Scatterplot

Basic Scatter

First, customary importing of packages and data if you haven't already done so from the previous sections.

import pandas as pd
import matplotlib.pyplot as plt

df = pd.read_csv("https://raw.githubusercontent.com/darren1998s/darren1998s.github.io/main/iris.csv")

Using the a slightly altered syntax as the bar chart and histogram from the previous sections, we can easily plot scatterplots.

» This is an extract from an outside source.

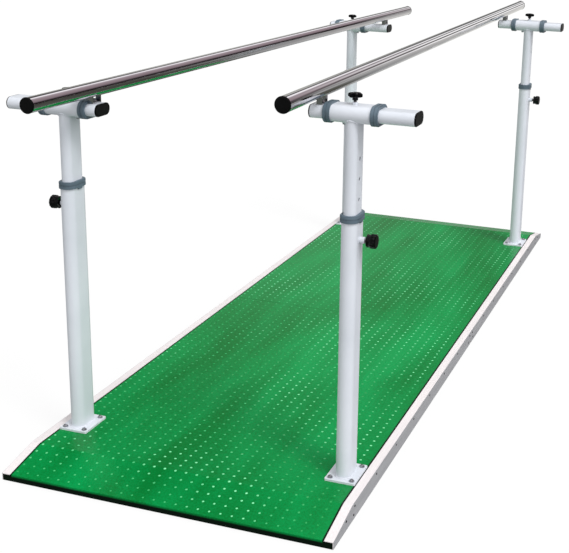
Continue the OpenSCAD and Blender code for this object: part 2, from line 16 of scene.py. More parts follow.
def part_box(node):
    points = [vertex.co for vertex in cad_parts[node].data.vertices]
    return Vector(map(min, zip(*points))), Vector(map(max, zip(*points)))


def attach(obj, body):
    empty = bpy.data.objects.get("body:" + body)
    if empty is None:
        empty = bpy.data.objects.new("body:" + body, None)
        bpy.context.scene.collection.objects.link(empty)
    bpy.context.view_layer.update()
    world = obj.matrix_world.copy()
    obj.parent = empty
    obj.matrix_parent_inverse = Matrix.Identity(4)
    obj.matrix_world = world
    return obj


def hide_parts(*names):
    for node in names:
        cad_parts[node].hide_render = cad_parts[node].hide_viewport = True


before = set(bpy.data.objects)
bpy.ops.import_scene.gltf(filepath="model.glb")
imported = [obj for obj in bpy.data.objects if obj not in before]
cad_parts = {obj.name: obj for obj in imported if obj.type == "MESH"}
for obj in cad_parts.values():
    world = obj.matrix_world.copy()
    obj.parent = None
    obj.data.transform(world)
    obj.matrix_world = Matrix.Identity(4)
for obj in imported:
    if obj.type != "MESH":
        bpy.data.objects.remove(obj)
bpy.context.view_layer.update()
print("nodes in the frame:", len(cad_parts))

# %% [markdown]
# ## The camera
# The photograph was taken from the entry end, about half a metre above the rails and to
# the right. The view is written as a place, three angles and a lens, as on a real tripod.
# The picture is a crop of a larger one, so the lens is shifted as on a view camera.

# %% Place the camera
PICTURE_W = 569
PICTURE_H = 553
FOCAL_PX = 1116.0
CENTRE_PX = (377.5, 210.7)
CAMERA_PLACE = Vector((1.352, -3.885, 1.616))
YAW = -0.3089
PITCH = -0.2718
ROLL = 0.03088
SENSOR_MM = 36.0


def camera_axes(yaw, pitch, roll):
    """Right, up and back of a camera that is turned by yaw, tipped by pitch, then rolled."""
    forward = Vector((math.sin(yaw) * math.cos(pitch), math.cos(yaw) * math.cos(pitch),
                      math.sin(pitch)))
    level = Vector((math.cos(yaw), -math.sin(yaw), 0.0))
    upright = level.cross(forward)
    right = level * math.cos(roll) + upright * math.sin(roll)
    up = upright * math.cos(roll) - level * math.sin(roll)
    return right, up, -forward


lens = bpy.data.cameras.new("lens")
lens.sensor_fit = "HORIZONTAL"
lens.sensor_width = SENSOR_MM
lens.lens = FOCAL_PX * SENSOR_MM / PICTURE_W
lens.shift_x = (PICTURE_W / 2 - CENTRE_PX[0]) / PICTURE_W
lens.shift_y = (CENTRE_PX[1] - PICTURE_H / 2) / PICTURE_W
lens.clip_start = 0.05
lens.clip_end = 200.0
camera = bpy.data.objects.new("camera", lens)
bpy.context.scene.collection.objects.link(camera)
right, up, back = camera_axes(YAW, PITCH, ROLL)
camera.matrix_world = Matrix((
    (right.x, up.x, back.x, CAMERA_PLACE.x),
    (right.y, up.y, back.y, CAMERA_PLACE.y),
    (right.z, up.z, back.z, CAMERA_PLACE.z),
    (0.0, 0.0, 0.0, 1.0)))
bpy.context.scene.camera = camera
print("lens in mm:", round(lens.lens, 1))

# %% [markdown]
# ## Small tools
# A finish in Blender is a little graph of nodes. These helpers add a node and join its
# sockets in one line, so each finish below reads from top to bottom. A surface is a grid
# of points that numpy works out at once, and one helper turns any such grid into a mesh.

# %% Tools for finishes
def new_finish(name):
    """An empty material, with its node tree and its main shader."""
    finish = bpy.data.materials.new(name)
    finish.use_nodes = True
    tree = finish.node_tree
    shader = next(n for n in tree.nodes if n.type == "BSDF_PRINCIPLED")
    return finish, tree, shader


def add(tree, kind, inputs=(), **settings):
    """Adds a node. Inputs are pairs of a socket and a value or another node's output."""
    made = tree.nodes.new(kind)
    for key, value in settings.items():
        setattr(made, key, value)
    for socket, value in inputs:
        if isinstance(value, bpy.types.NodeSocket):
            tree.links.new(value, made.inputs[socket])
        else:
            made.inputs[socket].default_value = value
    return made


def from_hex(code):
    """Linear colour of a screen colour written as six hex digits."""
    parts = [int(code[i:i + 2], 16) / 255 for i in (0, 2, 4)]
    return tuple(p / 12.92 if p <= 0.04045 else ((p + 0.055) / 1.055) ** 2.4
                 for p in parts) + (1.0,)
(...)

For our example, we are going to plot Petal.Length against Petal.Width.

#How to plot histogram
#df['Petal.Length'].plot(kind='hist')

#Plotting scatterplot
df.plot("Petal.Width", 'Petal.Length', kind='scatter')
plt.show()

png

Grouped Scatterplots

Likewise, like in our previous example, what if we want to check the correlation between Petal.Length and Petal.Width while points are grouped by each species of Iris ? We can still make use of the df.groupby() function.

However, we would need to employ something that was taught in the matplotlib section, which is plotting by axes.

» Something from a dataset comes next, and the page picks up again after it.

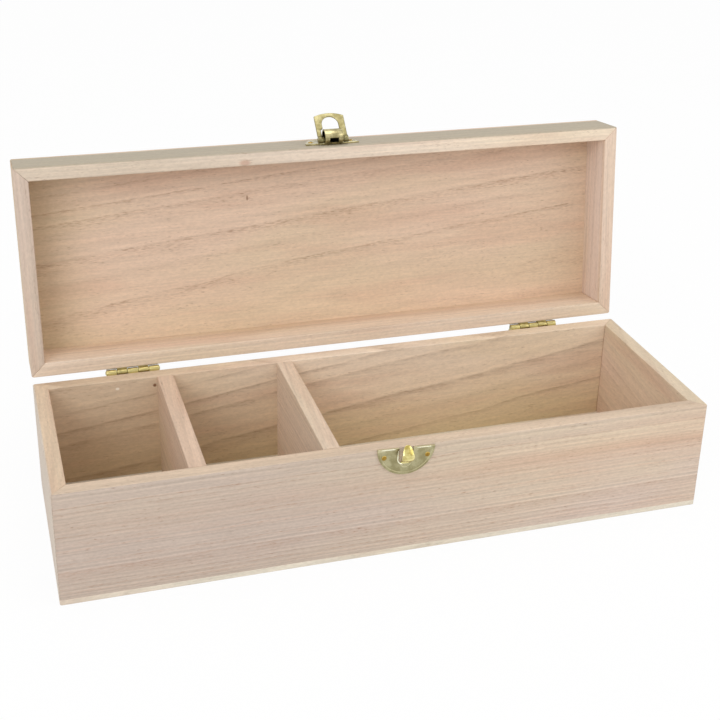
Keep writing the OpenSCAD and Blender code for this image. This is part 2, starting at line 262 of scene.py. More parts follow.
class Graph:
    """Adds and links the nodes of one material or world."""

    def __init__(self, block: Union[bpy.types.Material, bpy.types.World]) -> None:
        """Start with nothing but the output."""
        block.use_nodes = True
        self.block = block
        self.tree = block.node_tree
        self.tree.nodes.clear()
        self.output = self.tree.nodes.new("ShaderNodeOutput" + block.bl_rna.identifier)

    def node(
        self, kind: str, settings: Optional[dict[str, object]] = None, **inputs: Input
    ) -> bpy.types.Node:
        """Add a node.

        Args:
            kind: Type of the node, without its ShaderNode prefix.
            settings: Its properties.
            **inputs: Its inputs by name, with _ for a space, or in_N for input N.

        Returns:
            The new node.
        """
        node = self.tree.nodes.new("ShaderNode" + kind)
        for key, value in (settings or {}).items():
            setattr(node, key, value)
        for key, value in inputs.items():
            place = node.inputs[int(key[3:])] if key.startswith("in_") else node.inputs[key.replace("_", " ")]
            if isinstance(value, bpy.types.NodeSocket):
                self.tree.links.new(value, place)
            else:
                place.default_value = value
        return node

    def sum(self, first: Input, second: Input) -> Socket:
        """Sum of two numbers."""
        return self.math("ADD", first, second)

    def product(self, first: Input, second: Input) -> Socket:
        """Product of two numbers."""
        return self.math("MULTIPLY", first, second)

    def math(self, operation: str, first: Input, second: Input = 0.0) -> Socket:
        """One Math node's value."""
        return self.node("Math", {"operation": operation}, in_0=first, in_1=second).outputs[0]

    def stretch(self, vector: Socket, scale: Sequence[float], offset: Sequence[float] = (0, 0, 0)) -> Socket:
        """Vector times a scale for each axis, plus an offset."""
        inputs = {"in_0": vector, "in_1": tuple(scale), "in_2": tuple(offset)}
        return self.node("VectorMath", {"operation": "MULTIPLY_ADD"}, **inputs).outputs[0]

    def noise(
        self,
        vector: Socket,
        scale: Union[float, Point],
        offset: Sequence[float] = (0, 0, 0),
        detail: float = 2.0,
        rough: float = 0.5,
    ) -> Socket:
        """Noise in space, from 0 to 1.

        Args:
            vector: Place in millimetres.
            scale: How fast it varies, for all axes or for each.
            offset: Added to the stretched place.
            detail: Number of finer layers.
            rough: Strength of each finer layer.

        Returns:
            The noise.
        """
        if not isinstance(scale, float):
            vector, scale = self.stretch(vector, scale, offset), 1.0
        node = self.node("TexNoise", None, Vector=vector, Scale=scale, Detail=detail, Roughness=rough)
        return node.outputs["Fac"]

    def line_noise(self, place: Socket, scale: float, detail: float = 2.0) -> Socket:
        """Noise along a line, from 0 to 1."""
        settings = {"noise_dimensions": "1D"}
        return self.node("TexNoise", settings, W=place, Scale=scale, Detail=detail).outputs["Fac"]

    def step(self, value: Input, low: float, high: float, start: float = 0.0, end: float = 1.0) -> Socket:
        """Smooth step of a value from start at low to end at high."""
        node = self.node("MapRange", {"interpolation_type": "SMOOTHSTEP"}, in_0=value)
        for number, amount in enumerate((low, high, start, end), 1):
            node.inputs[number].default_value = amount
        return node.outputs[0]

    def mix(self, share: Input, first: Input, second: Input, blend: str = "MIX") -> Socket:
        """Mixture of two colours."""
        node = self.node("Mix", {"data_type": "RGBA", "blend_type": blend}, in_0=share)
        for number, value in ((6, first), (7, second)):
            if isinstance(value, bpy.types.NodeSocket):
                self.tree.links.new(value, node.inputs[number])
            else:
                node.inputs[number].default_value = tint(value)
        return node.outputs[2]

    def ramp(self, value: Socket, stops: Sequence[tuple[float, Colour]]) -> Socket:
        """Colours between stops along a value."""
        node = self.node("ValToRGB", None, Fac=value)
        elements = node.color_ramp.elements
        while len(elements) < len(stops):
            elements.new(0.5)
        for element, (position, colour) in zip(elements, stops):
            element.position = position
            element.color = tint(colour)
        return node.outputs["Color"]

    def local(self, place: Matrix) -> Socket:
        """Object coordinates in millimetres, as the board's own length, depth and height.

        Args:
            place: Matrix that put the board in its place, in millimetres.

        Returns:
            The vector in the board's own frame.
        """
        back = place.inverted()
        coordinates = self.node("TexCoord").outputs["Object"]
        mapping = self.node("Mapping", None, Vector=coordinates)
        mapping.inputs["Location"].default_value = back.translation
        mapping.inputs["Rotation"].default_value = back.to_euler("XYZ")
        mapping.inputs["Scale"].default_value = (1 / MM, 1 / MM, 1 / MM)
        return mapping.outputs["Vector"]

    def surface(self, shader: bpy.types.Node) -> Union[bpy.types.Material, bpy.types.World]:
        """Send a shader to the output and return the material or world."""
        self.tree.links.new(shader.outputs[0], self.output.inputs["Surface"])
        return self.block


class Grain(Enum):
    """How fast each noise of the wood varies for a millimetre along, through and across a board."""

    SLOW = (0.011, 0.03, 0.03)
    WAVE = (0.035, 0.07, 0.07)
    BREAK = (0.045, 0.35, 0.35)
    PORE = (0.3, 2.6, 2.6)
    FIBRE = (0.035, 0.95, 0.95)
    CAST = (0.008, 0.02, 0.03)
    BLUSH = (0.01, 0.08, 0.08)
    SPECKLE = (0.42, 0.95, 0.95)


# How the seed moves the noises, how deep the painted shade of the outer face goes, and how deep the upper
# edge's colour goes.
SEED_SHARES = (7.3, 3.1, 5.7)
OUTER_SHADE_SKIN = (0.3, 0.9)
RIM_SKIN = 0.4
# How far the rings wander, how their widths and darkness vary, and how many streaks a ring has.
SLOW_SHARE, WAVE_SHARE = 2.4, 0.8
WIDTH_PACE, WIDTH_REACH = 0.6, 2.2
YEAR_PACE = 0.77
STREAKS = 3.3


@dataclass(frozen=True)
class Knot:
    """Small oval mark in the wood, in its board's own frame, in millimetres."""

    middle: tuple[float, float, float]
    reach: tuple[float, float, float]
    colour: Colour = (132, 92, 66)
    strength: float = 0.7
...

We would need to call plt.subplots first!

grouped_species = df.groupby("Species")

#Calling plt.subplots().
fig, ax = plt.subplots()

for name, species in grouped_species:
    ax.scatter(species["Petal.Width"], species["Petal.Length"], label=name)

#Don't forget to enable the legend so we know which colour refers to which species!
plt.legend()
plt.ylabel('Petal Length')
plt.xlabel('Petal Width')
plt.show()

png

From this scatterplot, we can instantly tell a few things:

  1. Petal Width and Petal Length are grouped by each species, with I. virginica having the largest Petals in both widths and length.

  2. I. setosa has the smallest Petals in both widths and lengths.